What if our team disagrees on the assumptions?
Disagreement is normal and healthy. The framework doesn't require consensus; it requires that you document the disagreement and test both views in the sensitivity phase. If the strategy is robust across both scenarios, the disagreement doesn't matter. If it's not, you need to gather more data or make a judgment call. In practice, most disagreements narrow after the sensitivity analysis because it becomes clear which assumptions actually drive outcomes.
Should we involve external advisors?
External perspectives can be valuable, especially if your team is insular or if you're entering unfamiliar territory. But don't outsource the realignment. The framework works best when the people who will execute the strategy are the ones doing the analysis. Use advisors to challenge your assumptions, not to set them.

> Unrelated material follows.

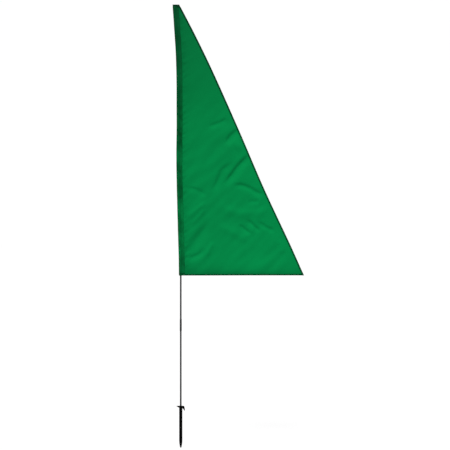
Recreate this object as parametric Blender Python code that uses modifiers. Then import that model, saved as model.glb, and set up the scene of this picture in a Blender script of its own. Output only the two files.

What's the minimum viable output of a realignment session?
At minimum, you should have: an updated list of critical assumptions, a clear statement of which assumptions have changed, a set of specific adjustments (defensive, offensive, or hedging), and a date for the next review. If you have those four things, the session was productive. Everything else is bonus.
Final Checklist Before You Execute
- Are your assumptions written down and prioritized?
- Have you tested sensitivity for the top three assumptions?
- Are your adjustments specific, timebound, and assigned?
- Do you have a scheduled review date or trigger?
- Have you identified at least one potential downside of your adjustments?
If you can answer yes to all five, you're ready to move forward. The Riddix Framework doesn't promise perfect foresight. It promises a repeatable process for making better decisions under uncertainty. Use it, learn from it, and adjust it as your context evolves. That's the whole point.